Data Layout
How data is laid out and stored in hub format.

Tensors

Hub uses a columnar storage architecture, and the columns in hub are referred to as tensors. Data in the tensors can be added or modified, and the data in different tensors are independent of each other.

Indexing and Samples

Hub datasets and their tensors are indexed, and data at a given index that spans multiple tensors are referred to as samples. Data at the same index are assumed to be related. For example, data in a bbox tensor at index 100 is assumed to be related to data in the tensor image at index 100.

Chunking

Most data in hub format is stored in chunks, which are a blobs of data of a pre-defined size. The purpose of chunking is to accelerate the streaming of data across networks by increasing the amount of data that is transferred per network request.
Each tensors has its own chunks, and the default chunk size is 16MB. A single chunk consists of data from multiple indices when the individual data points (image, label, annotation, etc.) are smaller than the chunk size. Conversely, when individual data points are larger than the chunk size, the data is split among multiple chunks.
Exceptions to chunking logic are video data.
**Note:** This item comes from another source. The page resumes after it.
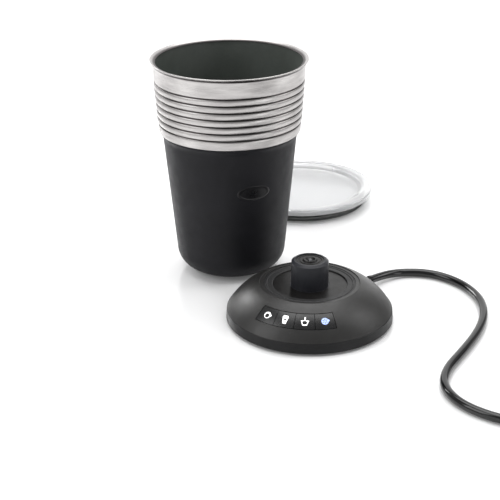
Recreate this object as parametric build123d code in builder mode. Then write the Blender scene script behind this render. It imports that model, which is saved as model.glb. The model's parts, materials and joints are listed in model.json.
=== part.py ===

Videos that are larger than the specified chunk size are not broken into smaller pieces, because hub uses efficient libraries to stream and access subsets of videos, thus making it unnecessary to split them apart.

Groups

Multiple tensor can be combined into groups. Groups do not fundamentally change the way data is stored, but they are useful for helping Activeloop Platform understand how different tensors are related.